Hungarian markets, the strong rally of recent weeks was followed by a mild correction. Amid a weaker global backdrop, the forint depreciated by 0.5% against the euro from its strongest level of the past four years, slipping to 356, while the Czech koruna and the Polish zloty remained broadly stable. Bond yields rose by 2–3 basis points, with the 10-year yield at 5.7%, still hovering around its lowest level of the past two and a half years.
Today's highlights
Sentiment was mixed across Asian equity markets early Tuesday: Japanese indices continued to rise, with the Nikkei up 0.6%, while the Hang Seng also strengthened. By contrast, Chinese and Korean benchmarks traded in negative territory, with the Kospi plunging by 2.6% amid a sell-off in AI-related stocks. JPMorgan nonetheless expects further strong upside in the Kospi after the index has already rallied by 80% this year. In Asian bond markets, the Japanese 10-year yield rose to 2.54%, a level not seen in 29 years, following the release of a hawkish summary from the BoJ’s latest meeting. According to the minutes from last month’s meeting published today, several policymakers in April saw the need for an earlier rate hike, while one member indicated that the pace of tightening could accelerate should CPI risks intensify.

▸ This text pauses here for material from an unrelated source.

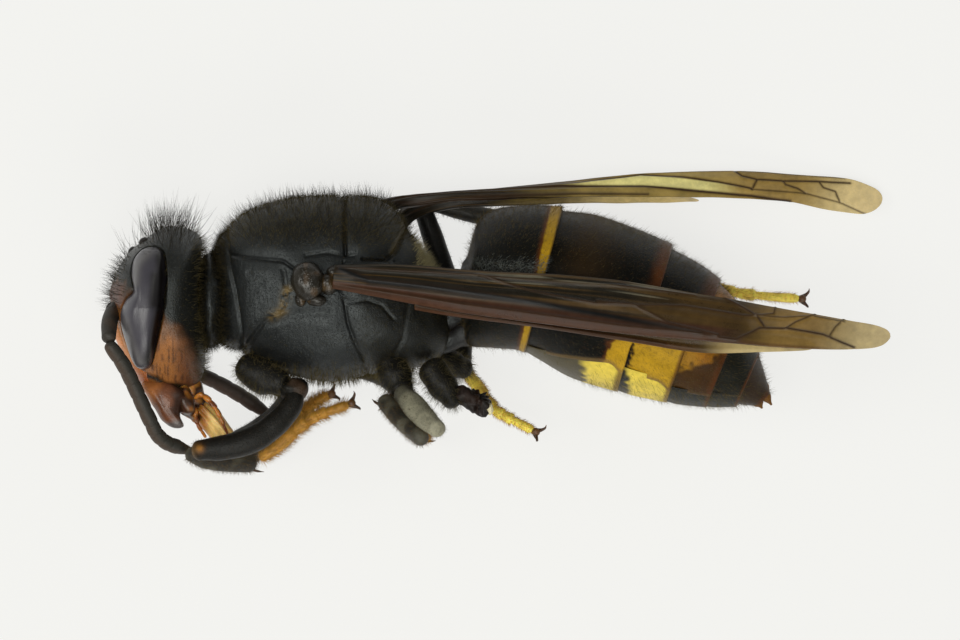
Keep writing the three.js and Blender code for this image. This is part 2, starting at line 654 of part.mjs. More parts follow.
const legs = {
  left_fore: {
    coxa: {
      points: [[-8.2, -1.6, 0.7], [-7.76, -1.88, 0.9], [-7.16, -2.08, 1.0]],
      radii: [0.5, 0.6, 0.42],
    },
    femur: {
      points: [[-6.7, -2.3, 1.15], [-6.72, -2.75, 1.35], [-7.16, -3.33, 1.5], [-7.82, -3.84, 1.6], [-8.65, -4.17, 1.65], [-9.8, -4.34, 1.6]],
      radii: [0.3, 0.38, femurRadius, 0.45, 0.42, 0.34],
    },
    tibia: {
      points: [[-10.05, -4.46, 1.0], [-9.64, -4.65, 0.6], [-8.88, -4.72, 0.1], [-8.2, -4.74, -0.3]],
      radii: [0.26, 0.28, 0.33, 0.33],
    },
    tarsus: {
      points: [[-7.75, -4.56, -0.55], [-7.33, -4.29, -0.5], [-6.67, -3.7, -0.4], [-6.01, -3.23, -0.3], [-4.95, -2.84, -0.2]],
    },
  },
  left_mid: {
    coxa: { points: [[-3.5, -1.5, 0.9], [-3.3, -2.0, 1.1], [-3.14, -2.3, 1.3]], radii: [0.5, 0.56, 0.4] },
    femur: {
      points: [[-3.07, -2.5, 1.7], [-2.67, -2.95, 2.7], [-2.24, -3.38, 3.9], [-1.98, -3.6, 4.55]],
      radii: [0.34, 0.42, 0.4, 0.36],
    },
    tibia: {
      points: [[-2.5, -3.9, 3.8], [-2.9, -3.55, 2.9], [-3.3, -3.15, 2.1], [-3.65, -2.75, 1.3]],
      radii: [0.27, 0.3, 0.32, 0.3],
    },
    tarsus: {
      points: [[-3.55, -2.85, 0.6], [-3.2, -3.2, 0.0], [-2.75, -3.65, -1.0], [-2.45, -3.82, -2.0], [-2.38, -3.86, -2.95]],
    },
  },
  left_hind: {
    coxa: {
      points: [[-2.1, -1.7, 0.9], [-1.75, -2.25, 1.1], [-1.47, -2.68, 1.2]],
      radii: [0.5, 0.5, 0.34],
    },
    stump: { points: [[-1.2, -2.5, 1.2], [-0.89, -2.64, 1.2], [-0.5, -2.8, 1.2]], radii: [0.3, 0.38, 0.3] },
  },
  right_fore: {
    coxa: {
      points: [[-8.1, -1.6, -0.7], [-7.6, -1.9, -0.85], [-7.1, -2.2, -1.0]],
      radii: [0.5, 0.55, 0.4],
    },
    femur: {
      points: [[-6.9, -2.62, -1.15], [-7.23, -3.2, -1.6], [-7.85, -3.7, -2.1], [-8.5, -4.05, -2.55], [-9.0, -4.25, -2.8]],
      radii: [0.32, 0.4, 0.42, 0.4, 0.34],
    },
    tibia: {
      points: [[-9.3, -4.6, -2.85], [-8.8, -4.72, -2.87], [-8.15, -4.5, -2.87], [-7.6, -4.15, -2.87]],
      radii: [0.26, 0.28, 0.31, 0.31],
    },
    tarsus: {
      points: [[-7.26, -3.85, -2.88], [-6.77, -3.4, -2.8], [-6.3, -2.97, -2.6], [-5.91, -2.67, -2.4], [-5.61, -2.54, -2.3]],
    },
  },
  right_mid: {
    coxa: { points: [[-3.4, -1.5, -0.8], [-3.25, -1.95, -1.0]], radii: [0.5, 0.45] },
    femur: {
      points: [[-3.3, -2.1, -1.55], [-4.0, -1.75, -2.35], [-5.0, -1.5, -2.75]],
      radii: [0.32, 0.38, 0.32],
    },
    tibia: {
      points: [[-5.35, -1.0, -2.87], [-4.4, -0.95, -2.87], [-2.9, -1.1, -2.87], [-1.6, -1.25, -2.8]],
      radii: [0.26, 0.29, 0.3, 0.28],
    },
    tarsus: {
      points: [[-1.25, -1.5, -2.6], [-0.63, -2.24, -2.2], [-0.05, -3.0, -1.8], [0.45, -3.3, -1.6], [1.15, -3.66, -1.4]],
    },
  },
  right_hind: {
    coxa: {
      points: [[-1.85, -1.3, -0.6], [-1.4, -1.55, -0.9], [-1.1, -1.62, -1.1]],
      radii: [0.45, 0.45, 0.36],
    },
    femur: {
      points: [[-1.15, -1.3, -1.75], [-1.19, -0.43, -2.1], [-1.49, 0.63, -2.5], [-1.85, 1.88, -2.75], [-2.4, 3.5, -2.84]],
      radii: [0.32, 0.38, 0.38, 0.36, 0.32],
    },
    tibia: {
      points: [[-2.1, 3.82, -2.88], [-0.89, 3.5, -2.88], [0.76, 3.17, -2.88], [3.1, 2.68, -2.88]],
      radii: [0.27, 0.3, 0.32, 0.32],
    },
    tarsus: {
      points: [[3.6, 2.48, -2.92], [5.38, 1.82, -2.92], [7.59, 0.95, -2.92], [8.84, 0.76, -2.92], [9.95, 0.68, -2.92]],
    },
  },
};
const legLooks = { coxa: black, femur: black, tibia: darkBrown, tarsus: legYellow, stump: black };

function foot(points, grow) {
  const last = new THREE.Vector3(...points[points.length - 1]);
  const before = new THREE.Vector3(...points[points.length - 2]);
  const ahead = last.clone().sub(before).normalize();
  const sideways = ahead.clone().cross(new THREE.Vector3(0.2, 0.3, 1)).normalize();
  const base = last.clone().addScaledVector(ahead, 0.05);
  return [1, -1].map((side) => {
    const tip = base.clone().addScaledVector(ahead, clawLength);
    tip.addScaledVector(sideways, side * clawLength * 0.75);
    return spike(base.toArray(), tip.toArray(), 0.15, grow);
  });
}

function legPiece(name, { points, radii }, grow = 0) {
  if (name !== 'tarsus') {
    return limb({ points, radii, steps: points.length > 3 ? 6 : 3, grow });
  }
  const thick = [tarsusRadius, tarsusRadius, tarsusRadius, tarsusRadius, 0.27];
  return joined([limb({ points, radii: thick, around: 6, steps: 6, grow }), ...foot(points, grow)]);
}

for (const [leg, lengths] of Object.entries(legs)) {
  for (const [name, line] of Object.entries(lengths)) {
    addPiece(`leg_${leg}_${name}`, (grow) => legPiece(name, line, grow), legLooks[name].clone());
  }
}

// The origin is the middle of the underside of the box around the insect

const box = new THREE.Box3().setFromObject(insect);
const middle = box.getCenter(new THREE.Vector3());
insect.position.set(-middle.x, -middle.y, midHeight);

export default insect;
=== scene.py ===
import bpy
import numpy as np
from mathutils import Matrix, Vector


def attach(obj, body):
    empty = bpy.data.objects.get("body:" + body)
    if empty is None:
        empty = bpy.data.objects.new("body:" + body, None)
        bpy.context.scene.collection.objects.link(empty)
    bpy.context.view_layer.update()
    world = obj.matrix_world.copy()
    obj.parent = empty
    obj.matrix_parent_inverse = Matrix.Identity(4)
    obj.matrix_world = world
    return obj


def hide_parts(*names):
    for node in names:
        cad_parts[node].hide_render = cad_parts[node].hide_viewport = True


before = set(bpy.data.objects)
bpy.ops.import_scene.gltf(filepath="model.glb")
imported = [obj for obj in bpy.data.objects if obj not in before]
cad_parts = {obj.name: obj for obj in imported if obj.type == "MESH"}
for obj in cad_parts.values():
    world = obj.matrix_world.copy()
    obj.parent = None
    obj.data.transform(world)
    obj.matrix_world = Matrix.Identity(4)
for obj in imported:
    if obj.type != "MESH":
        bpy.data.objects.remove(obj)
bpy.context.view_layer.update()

# Shapes are drawn in millimetres on the insect's own axes: x from head to tail, y from belly
# to back, z from its right side to its left, with z = 0 in its middle plane.
insectInFrame = np.array([0.0399, 0.0251, 3.15])
floorZ = -3.15
mm = 0.001
bothSides = ((1, "left"), (-1, "right"))
domeRows, domeHeight = 6, 0.75  # the round ends of limbs: rings, and height as a share of the radius


# sums and lines

def colour(red, green, blue):
    share = np.array([red, green, blue], float) / 255
    return np.where(share <= 0.04045, share / 12.92, ((share + 0.055) / 1.055) ** 2.4)


def unit(v):
    return v / np.maximum(np.linalg.norm(v, axis=-1, keepdims=True), 1e-12)


def ease(low, high, value):
    t = np.clip((value - low) / (high - low), 0.0, 1.0)
    return t * t * (3 - 2 * t)


def bell(value, middle, width):
    return np.exp(-(((value - middle) / width) ** 2))


def blend(first, second, share):
    share = np.asarray(share, float)[..., None]
    return np.asarray(first) * (1 - share) + np.asarray(second) * share


def curveAt(points, t, closed=False):
    p = np.array([list(q) + [0.0] * (3 - len(q)) for q in points], float)
    n = len(p)
    t = np.asarray(t, float)
    if closed:
        place = np.mod(t, 1.0) * n
        i = np.floor(place).astype(int) % n
        w = place - np.floor(place)
        p0, p1, p2, p3 = p[(i - 1) % n], p[i], p[(i + 1) % n], p[(i + 2) % n]
    else:
        place = np.clip(t, 0, 1) * (n - 1)
        i = np.minimum(np.floor(place).astype(int), n - 2)
        w = place - i
        longer = np.vstack([2 * p[0] - p[1], p, 2 * p[-1] - p[-2]])
        p0, p1, p2, p3 = longer[i], longer[i + 1], longer[i + 2], longer[i + 3]
    d0, d1, d2 = [np.maximum(np.linalg.norm(b - a, axis=-1) ** 0.5, 1e-4)[..., None]
                  for a, b in ((p0, p1), (p1, p2), (p2, p3))]
    m1 = ((p1 - p0) / d0 - (p2 - p0) / (d0 + d1) + (p2 - p1) / d1) * d1
    m2 = ((p2 - p1) / d1 - (p3 - p1) / (d1 + d2) + (p3 - p2) / d2) * d1
    w = w[..., None]
    return ((2 * w**3 - 3 * w**2 + 1) * p1 + (w**3 - 2 * w**2 + w) * m1
            + (-2 * w**3 + 3 * w**2) * p2 + (w**3 - w**2) * m2)


def evenCurve(points, t):
    fine = curveAt(points, np.linspace(0, 1, 400))
    steps = np.r_[0, np.cumsum(np.linalg.norm(np.diff(fine, axis=0), axis=1))]
    at = np.clip(t, 0, 1) * steps[-1]
    return np.stack([np.interp(at, steps, fine[:, k]) for k in range(3)], -1)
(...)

Equity index futures point to a negative open today for both major European and US indices.
Today, attention will be on US CPI data for April, which is expected to point to stronger price pressures. In March, the pace of price increases accelerated at its fastest rate in nearly four years (+0.9% m/m), driven primarily by surging energy prices following the outbreak of the Iran-related conflict.
In Germany, the ZEW economic sentiment index will be released today and is expected to have deteriorated further. In Europe, companies reporting today include Munich Re, KBC, Bayer, and Thyssenkrupp.